Daha önce de söyledim bir daha söyleyeyim; Sizden daha etkin konumda birisi varsa ve o kişinin konumunun getirdiği güç etrafında toplanacaklar için daha yüksek bir getiri oluşturacaksa, kusura bakmayın ağzınızla kuş tutsanız, kimse size iltifat etmez.
Bunu kim için ve niye dedim.
Bunu Ak Parti Yozgat Milletvekili Yusuf Başer için dedim. Kendisi önceki gün gazetemizi ziyaret etmişler. Bu ziyarette bulunamadım, bulunsa idim, söyleyeceklerim aşağı yukarı bu minvalde olacaktı.
Kendisiyle aramız iyi olmasa da!, ben onların muhalefet olarak konumlandırdıkları kişiyim, bir hakkı teslim etmek gereklidir. Bu bize en çok yakışandır.
Ak Parti’nin kuruluşundan bu tarafa Yozgat milletvekilleri içerisinde en çok sahada olan, hemen her seçmene dokunmaya, iletişim kurmaya, kendisine iletilen her konuda yardımcı olmaya öne düşüp yol açmaya çalışan bir vekil portresi çizmektedir.
Bu cümlem bazı uygulamalardaki yanlışlık ve eksikliklere dair eleştirilerimize ters düşmez.
Sayın Başer’in avukatlık mesleğinden geldiğini unutmayınız. Milletvekillerinin de yapması gereken temel vazifelerini, meclis çalışmalarını, meclis ve parti görevlerini de bir kenara not ediniz. Beklentilerinizi yüksek tutarsanız, haksızlık da etmiş olursunuz.
Ben bu gerçekliği bilerek hareket etmeyi, eleştirirken bu gerçeklikten yola çıkarak bakmayı, her şahsı kendi özellikleri üzerinden değerlendirmeyi ve bir başkası ile kıyaslamamayı doğru bulurum.
Ancak Sayın Başer’in bu çalışkanlığı, Yozgat’a dair kendisine iletilen her konuda ama eksik ama yanlış, ama yeterli ama yetersiz gayret sarf ettiği gerçeğini kamuoyu kendisi ile karşılaşınca bire bir iletişimi ile öğrenebilmektedir.
Yine ilin sorunlarını ancak bu iletişim yöntemiyle öğrenebilmektedir.
Oysa siyaset kurumunda il, ilçe, belde başkanlıkları, kadın ve genç kolları vardır. Temel vazifeleri, partilerinin, milletvekili ve bakanlarının yaptığı çalışmaların birebir halka iletilmesini sağlamak, yine sahadan aldıkları bilgiler ile siyaset kurumunun hizmetinin şekillenmesine yardımcı olmaktır.

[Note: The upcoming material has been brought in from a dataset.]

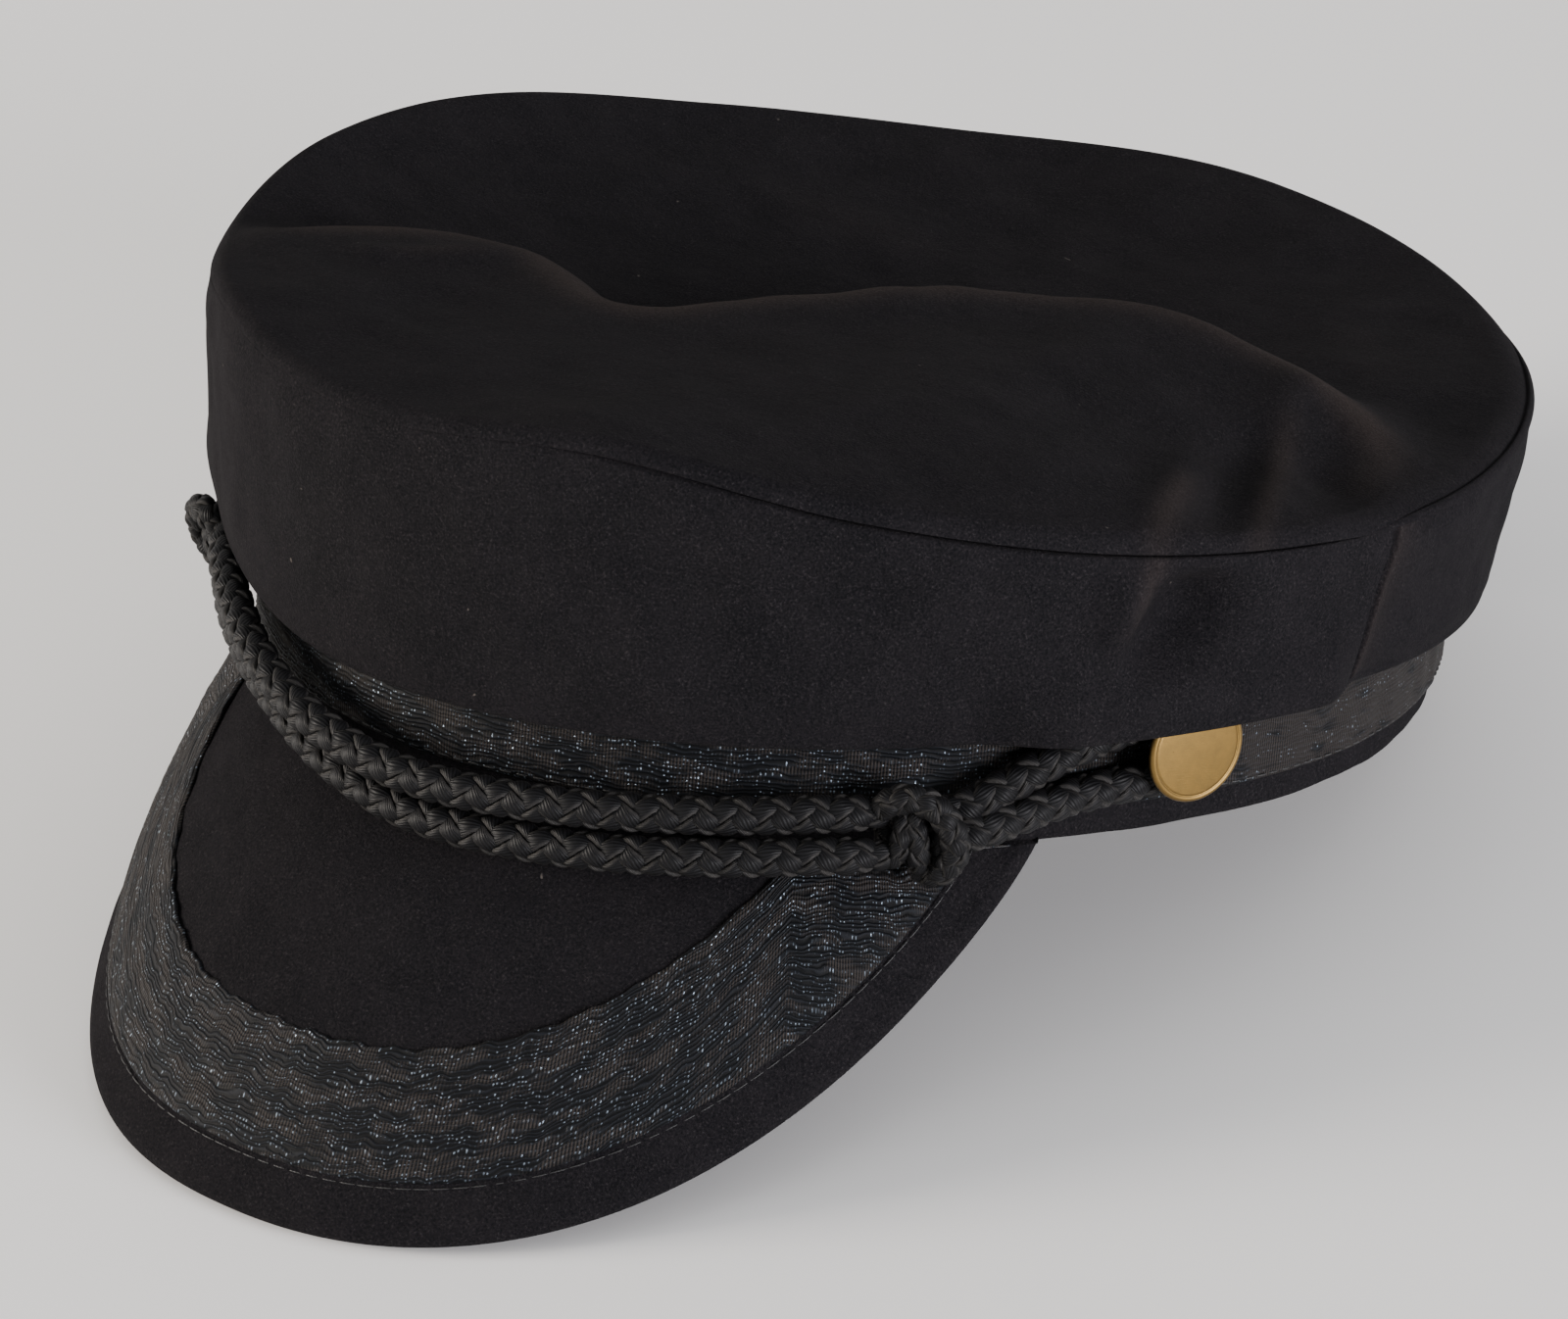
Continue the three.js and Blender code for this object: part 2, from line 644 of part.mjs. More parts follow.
// Stands a shape, drawn with +Z outward and +X along the band, on the band's outline
function standOnBand(mesh, azimuth, standOff, height, lean = 0) {
  const { along, out } = outlineAxes(azimuth);
  const up = new THREE.Vector3(0, 0, 1);
  mesh.quaternion.setFromRotationMatrix(new THREE.Matrix4().makeBasis(along, up, out));
  mesh.rotateX(lean);
  mesh.position.copy(around(azimuth, standOff, height));
  return mesh;
}

function buttonBody() {
  const radius = buttonDiameter / 2;
  const shank = shankDiameter / 2;
  const length = buttonBack - ribbonFace - clearance;
  const edge = 0.3 * buttonThickness;
  const profile = [
    [0, -length], [shank, -length], [shank, 0], [radius - edge, 0], [radius, edge],
    [radius, buttonThickness - edge], [radius - edge, buttonThickness],
    [radius - 2.4 * edge, buttonThickness], [radius - 3 * edge, 0.86 * buttonThickness],
    [0, 0.86 * buttonThickness],
  ];
  const body = new THREE.LatheGeometry(profile.map(([x, y]) => new THREE.Vector2(x, y)), 20);
  body.rotateX(Math.PI / 2);
  return body;
}

// Finishes
const wool = { color: 0x1d1b1c, roughness: 0.95, metalness: 0 };
const ribbonCloth = { color: 0x15171b, roughness: 0.55, metalness: 0 };
const cordYarn = { color: 0x131314, roughness: 0.5, metalness: 0 };
const brass = { color: 0xb2924f, roughness: 0.45, metalness: 1 };

function piece(name, geometry, finish) {
  const mesh = new THREE.Mesh(geometry, new THREE.MeshStandardMaterial(finish));
  mesh.name = name;
  return mesh;
}

const cap = new THREE.Group();
cap.add(piece('headband', sweptRing(bandSection), wool));
cap.add(piece('band_ribbon', sweptRing(ribbonSection), ribbonCloth));
cap.add(piece('crown_side', sweptRing(crownSideSection), wool));
cap.add(piece('crown_top', crownTop(), wool));
cap.add(piece('peak', peak(), wool));
cap.add(piece('peak_ribbon', peakRibbon(), ribbonCloth));
cap.add(piece('cord_upper', frontStrand(1), cordYarn));
cap.add(piece('cord_lower', frontStrand(-1), cordYarn));
for (const [word, hand] of [['left', 1], ['right', -1]]) {
  cap.add(piece(`cord_loop_${word}`, sideLoop(hand), cordYarn));
  const knot = piece(`knot_${word}`, knotBody().rotateZ(Math.PI / 2), cordYarn);
  const place = knotPlace(hand);
  cap.add(standOnBand(knot, hand * knotAzimuth, place.out, place.height, place.lean));
  const button = piece(`button_${word}`, buttonBody(), brass);
  cap.add(standOnBand(button, hand * buttonAzimuth, buttonBack, buttonHeight));
}

// The cap at rest on a table: it leans back on the rear of its band and the tip of its peak
function restAngle() {
  const rear = around(180, 0, 0);
  const spot = new THREE.Vector3();
  const corners = cap.getObjectByName('peak').geometry.attributes.position;
  let angle = 0;
  for (let i = 0; i < corners.count; i += 1) {
    spot.fromBufferAttribute(corners, i);
    angle = Math.max(angle, Math.atan2(-spot.z, rear.y - spot.y));
  }
  return angle;
}

cap.rotation.x = -restAngle();
cap.updateMatrixWorld(true);
const reachBox = new THREE.Box3().setFromObject(cap, true);
cap.position.set(
  -(reachBox.min.x + reachBox.max.x) / 2,
  -(reachBox.min.y + reachBox.max.y) / 2,
  -reachBox.min.z,
);

const model = new THREE.Group();
model.add(cap);
export default model;
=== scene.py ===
"""Looks of a breton fisherman cap in black melton wool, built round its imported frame.

Shapes are drawn in the cap's own frame, in millimetres: +Y is the back of the head, +X the
wearer's left and Z the height above the lower edge of the band. RestPose carries them to the
row frame, where the cap leans on the rear of its band and the tip of its peak.
"""

import json
import logging
import math
from collections.abc import Callable
from dataclasses import dataclass, field
from enum import Enum
from functools import partial
from typing import Any

import bpy
import numpy as np
from mathutils import Matrix


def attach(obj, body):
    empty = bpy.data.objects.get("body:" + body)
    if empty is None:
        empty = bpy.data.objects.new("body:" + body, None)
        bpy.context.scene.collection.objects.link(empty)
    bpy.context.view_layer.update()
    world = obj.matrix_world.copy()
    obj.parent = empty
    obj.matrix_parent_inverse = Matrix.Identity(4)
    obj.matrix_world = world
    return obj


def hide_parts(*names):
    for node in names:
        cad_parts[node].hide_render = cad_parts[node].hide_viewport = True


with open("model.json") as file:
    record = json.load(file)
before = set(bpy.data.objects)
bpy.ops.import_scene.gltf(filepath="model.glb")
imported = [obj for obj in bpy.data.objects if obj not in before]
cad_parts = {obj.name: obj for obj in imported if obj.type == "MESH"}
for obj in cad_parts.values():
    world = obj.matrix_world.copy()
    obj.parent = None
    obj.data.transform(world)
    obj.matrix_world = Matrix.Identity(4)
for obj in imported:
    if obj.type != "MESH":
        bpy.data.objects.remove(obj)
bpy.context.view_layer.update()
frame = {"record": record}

log = logging.getLogger("cap")
Array = np.ndarray
Sockets = dict[int | str, Any]
AddNode = Callable[..., bpy.types.Node]
UP = np.array([0.0, 0.0, 1.0])


class Side(Enum):
    """The wearer's left or right, as the sign of X."""

    LEFT = 1
    RIGHT = -1


class Strand(Enum):
    """The upper or the lower one of the pair of cords."""

    UPPER = 1
    LOWER = -1


def smooth(start: float, end: float, value: Array) -> Array:
    """Cubic step that is 0 at start and 1 at end, t*t*(3 - 2t), also where end is the lower."""
    t = np.clip((np.asarray(value, float) - start) / (end - start), 0.0, 1.0)
    return t * t * (3.0 - 2.0 * t)


def degrees_from(place: float, azimuth: Array) -> Array:
    """Degrees round the head from a place, from -180 to 180."""
    return np.mod(azimuth - place + 180, 360) - 180


def signed_power(value: Array, power: float) -> Array:
    """The power of a number's size, with the number's own sign."""
    return np.sign(value) * np.abs(value) ** power


def rounded(depth: Array, radius: Array | float) -> Array:
    """Height of a quarter-round edge, 0 at depth 0 and 1 from depth radius on."""
    return np.sqrt(1 - np.clip(1 - depth / radius, 0, 1) ** 2)


def lerp(start: Array, end: Array, share: Array) -> Array:
    """A straight mix from start to end."""
    return start + (end - start) * share


def stacked(*parts: Array) -> Array:
    """Coordinates broadcast to one shape and put side by side on a last axis."""
    return np.stack(np.broadcast_arrays(*parts), -1).astype(float)


def unit(vectors: Array) -> Array:
    """Vectors of length one in the same directions."""
    return vectors / np.maximum(np.linalg.norm(vectors, axis=-1, keepdims=True), 1e-9)


def through(places: Array, values: Array, at: Array, period: float = 0.0) -> Array:
    """Cubic curve through rows, each slope taken from the two neighbouring rows.

    Args:
        places: Where the rows stand, rising.
        values: The rows' values.
        at: Where the curve is read.
        period: The length of a ring that the rows go round, or 0 for an open run.

    Returns:
        The curve's value at each place of at.
    """
    xs, ys = np.asarray(places, float), np.asarray(values, float)
    if period:
        xs = np.concatenate([xs[-2:] - period, xs, xs[:2] + period])
        ys = np.concatenate([ys[-2:], ys, ys[:2]])
        at = np.mod(at, period)
    else:
        xs = np.concatenate([xs[:1], xs, xs[-1:]])
        ys = np.concatenate([ys[:1], ys, ys[-1:]])
        at = np.clip(at, xs[0], xs[-1])
    i = np.clip(np.searchsorted(xs, at, side="right"), 2, len(xs) - 2)
    width = xs[i] - xs[i - 1]
    t = (at - xs[i - 1]) / width
    slope1 = (ys[i] - ys[i - 2]) / (xs[i] - xs[i - 2]) * width
    slope2 = (ys[i + 1] - ys[i - 1]) / (xs[i + 1] - xs[i - 1]) * width
    rest = 1.0 - t
    held = rest * rest * (1 + 2 * t) * ys[i - 1] + t * t * (3 - 2 * t) * ys[i]
    return held + rest * rest * t * slope1 - t * t * rest * slope2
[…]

Sayın Başer’in eksikliği veya kendisine hissettirilen ve yoğun emek ve zaman harcamasına neden olan aksama tam da bu noktadadır.
Çalışmayan bir teşkilatla Yozgat için yaptıkları ne kamuoyuna anlatılabilmektedir, ne de Yozgat’ın sorunlarına dair ciddi bir geri bildiririm verilmektedir.
Bir de üzerine kendisinden daha etkin pozisyonda bulunan Adalet Bakanı Bekir Bozdağ ve Cumhurbaşkanı Yardımcısı Fuat Oktay’ın varlıkları ve konumlarının getirdiği güç eklenince; bu kadar emek ve gayret gölgelenmektedir.
Kendisinin ekibi olarak gördüğü ve birlikte çalıştığı kişilerin de bu gerçekliği anlamakta zorlandıklarını, bu engeli aşmak için koordine olmadıklarını ve Sayın Başer’in hanesine kazanç olarak yazabileceği ve üzerindeki gölgeyi rakiplerine doğru yönlendireceği fırsatları ıskalamasını da eklerseniz, tek kişilik bir kadro ile kendisinin çok başarılı bir performans sergilediğini de söylemiş olalım.
Sayın Başer’in biraz da kendi teşkilatına ve yakın çalışma ekibine projeksiyonu tutması, sahada karşılaştığı olumsuz eleştirilerin kaynağının buralarda olabileceğini görmesi ve bundan sonrası için yapacağı çalışmalarda daha etkin ve sonuç alıcı bir ekip ve yöntemi tercih etmesinin zamanı gelmiştir.
Zira seçim kapıdadır ve zaman kısıtlıdır.